7. Full-funnel marketing is replacing one-channel thinking

One of the biggest mistakes in property marketing is relying too heavily on a single platform or tactic. Buyers move across multiple touchpoints before they act. They might first see a property in social content, return later via a listing portal, then make contact after a recommendation or a repeat viewing.

That is why stronger campaigns are now built as a sequence, not a single ad. The launch creates awareness. The listing assets build understanding. Inspection feedback shapes the next message. Follow-up converts interest into offers.

This fuller approach does not always require a bigger budget. It requires tighter execution.

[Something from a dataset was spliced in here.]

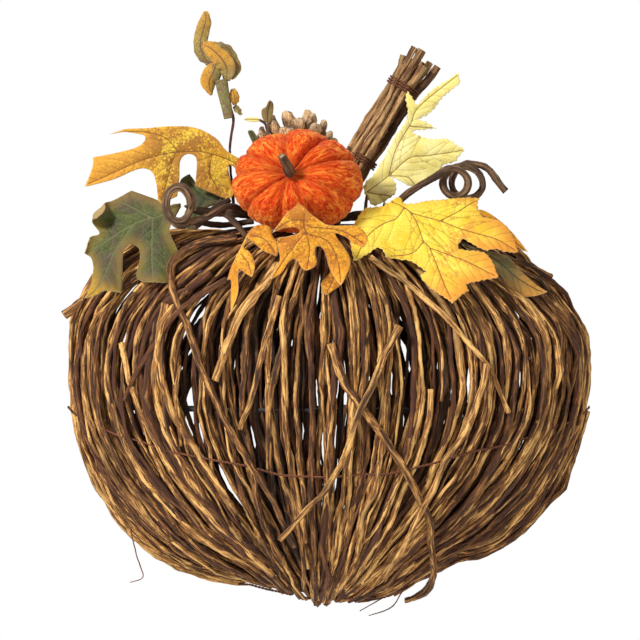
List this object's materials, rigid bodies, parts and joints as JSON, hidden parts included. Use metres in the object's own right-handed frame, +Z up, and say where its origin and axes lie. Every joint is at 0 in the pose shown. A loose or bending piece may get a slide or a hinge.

Smart timing, consistent messaging and active campaign management often outperform expensive but disconnected promotion.

What sellers should take from these trends

The main shift is simple. Real estate marketing is no longer about putting a property in front of as many people as possible and hoping the market does the rest. The best campaigns are structured to reduce doubt, sharpen interest and support negotiation.

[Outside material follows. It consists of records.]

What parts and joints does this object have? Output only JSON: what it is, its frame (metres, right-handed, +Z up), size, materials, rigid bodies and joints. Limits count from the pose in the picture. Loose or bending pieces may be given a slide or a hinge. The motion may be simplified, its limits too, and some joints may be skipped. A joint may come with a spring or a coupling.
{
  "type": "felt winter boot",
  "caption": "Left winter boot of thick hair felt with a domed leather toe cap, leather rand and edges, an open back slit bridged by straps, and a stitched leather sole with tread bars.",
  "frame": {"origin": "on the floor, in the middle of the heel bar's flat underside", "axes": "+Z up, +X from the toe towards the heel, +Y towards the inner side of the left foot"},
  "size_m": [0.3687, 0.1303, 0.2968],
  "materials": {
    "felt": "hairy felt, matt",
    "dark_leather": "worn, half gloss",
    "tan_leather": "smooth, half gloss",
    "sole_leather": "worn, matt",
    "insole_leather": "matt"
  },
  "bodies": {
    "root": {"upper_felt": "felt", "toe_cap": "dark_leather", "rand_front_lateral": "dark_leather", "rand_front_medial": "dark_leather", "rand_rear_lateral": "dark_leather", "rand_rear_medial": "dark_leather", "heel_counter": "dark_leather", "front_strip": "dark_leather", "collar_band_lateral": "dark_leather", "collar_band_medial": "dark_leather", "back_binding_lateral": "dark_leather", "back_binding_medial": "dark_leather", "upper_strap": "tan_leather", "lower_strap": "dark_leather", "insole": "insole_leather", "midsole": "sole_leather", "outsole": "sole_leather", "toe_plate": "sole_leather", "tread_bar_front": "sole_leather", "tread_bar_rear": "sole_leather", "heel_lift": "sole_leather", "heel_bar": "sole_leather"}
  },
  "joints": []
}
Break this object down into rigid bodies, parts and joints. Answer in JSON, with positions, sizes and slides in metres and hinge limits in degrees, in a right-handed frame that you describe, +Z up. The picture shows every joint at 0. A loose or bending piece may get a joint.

For some properties, that means investing more heavily in presentation. For others, it means getting the pricing right from day one and being ruthless about communication standards. The right mix depends on the asset, the market and the outcome you need.

What does not work well anymore is passive agency behaviour. Generic ads, slow responses, vague pricing advice and recycled sales language are easier for buyers to ignore than ever. Owners who want a stronger result need more than listing access. They need a campaign with intent.

That is the real story behind current real estate marketing trends. The tools have changed, but the goal has not. Good marketing should create leverage. It should make the property easier to understand, easier to trust and harder to dismiss. If your campaign is not doing that, it is not really marketing. It is just exposure.

A better result usually starts before the first buyer walks through the door. It starts with a clear plan, honest positioning and the discipline to run the campaign properly from start to finish.